The sink connector handles the conversion in the following way:
- For integer, float, string, and bytes schemas, the bytes of the Kafka message's value are passed directly into the Pubsub message body.
- For map and struct types, the values are stored in attributes. Pubsub only
supports string to string mapping in attributes. To make the connector as
versatile as possible, the toString() method will be called on whatever
object passed in as the key or value for a map and the value for a struct.
- One additional feature is we allow a specification of a particular field or key to be placed in the Pubsub message body. To do so, set the messageBodyName configuration with the struct field or map key.

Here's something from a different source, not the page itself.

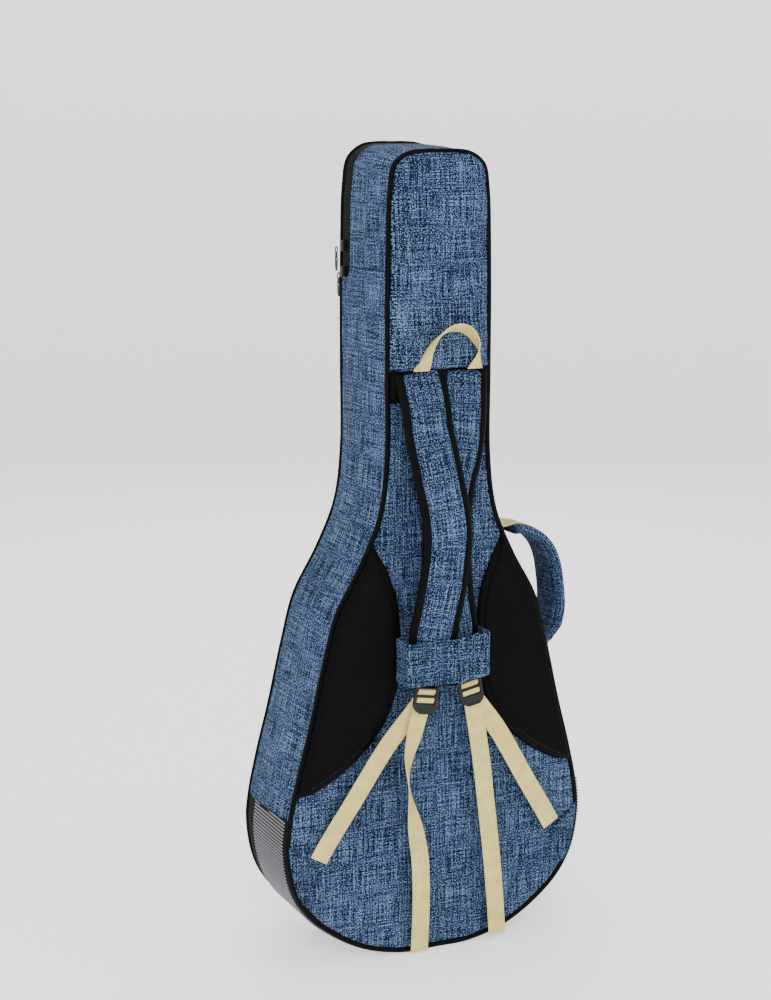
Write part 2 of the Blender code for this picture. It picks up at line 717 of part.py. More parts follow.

This value is stored as a ByteString, and any integer, byte, float, or array type is included in the message body as if it were the sole value.
- For arrays, we only support primitive array types due to potential collisions of field names or keys of a struct/map array. The connector handles arrays in a fairly predictable fashion, each value is concatenated together into a ByteString object.
- In all cases, the Kafka key value is stored in the Pubsub message's attributes as a string, currently "key".
The source connector takes a similar approach in handling the conversion from a Pubsub message into a SourceRecord with a relevant Schema.
- The connector searches for the given kafka.key.attribute in the attributes of the Pubsub message. If found, this will be used as the Kafka key with a string schema type. Otherwise, it will be set to null.
- If the Pubsub message doesn't have any other attributes, the message body is stored as a byte for the Kafka message's value.
- However, if there are attributes beyond the Kafka key, the value is assigned
a struct schema. Each key in the Pubsub message's attributes map becomes a
field name, with the values set accordingly with string schemas. In this
case, the Pubsub message body is identified by the field name set in
"message", and has the schema types bytes.
- In these cases, to carry forward the structure of data stored in attributes, we recommend using a converter that can represent a struct schema type in a useful way, e.g. JsonConverter.